The second type of fall invaders enter homes in the air: house flies, cluster flies, yellow jackets, fruit flies, boxelder bugs, miller moths and mosquitoes. Unlike ground invaders, these airborne pests are generally not affected by foundation sprays. Because of this it is even more important to seal and caulk all cracks and openings. Many of these pests are attracted to outdoor lights, such as porch lights, and enter homes when nearby doors are open. Turning off outdoor lights helps keep pests out of homes.

Fruit flies, however, can still get into homes because they are small enough to fit through window screens. Fruit flies may also enter homes as eggs already laid in fresh produce, or they are attracted to fruits and vegetables sitting inside. Keeping all produce in secure containers inside refrigerators and dumping compost buckets daily will help prevent homes from becoming attractive destinations.

If bugs do get inside a home, the first step should be to set out sticky traps. Not only will this remove many of these unwanted guests, but it will help monitor which pests are inside.
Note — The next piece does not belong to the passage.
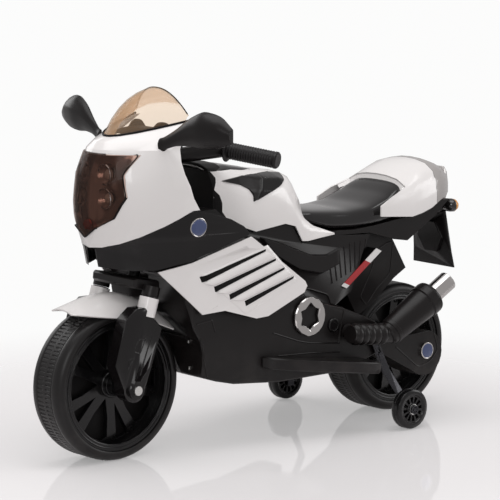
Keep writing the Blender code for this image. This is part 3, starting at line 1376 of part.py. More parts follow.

If any unidentifiable spiders are captured in sticky traps, take them to a local extension office for positive identification to ensure they are not the poisonous brown recluse.  For more serious problems, indoor-use aerosol sprays are available. If the infestation is severe, it is always best to hire a professional pest control operator. Sticky traps, along with the old-fashioned strategies of sucking bugs up in a vacuum cleaner or picking them up in a tissue, can usually get the job done without chemical sprays.  When using sprays, always be sure to follow label directions. Chemicals are only effective and safe, for humans and pets, when used according to their directions.”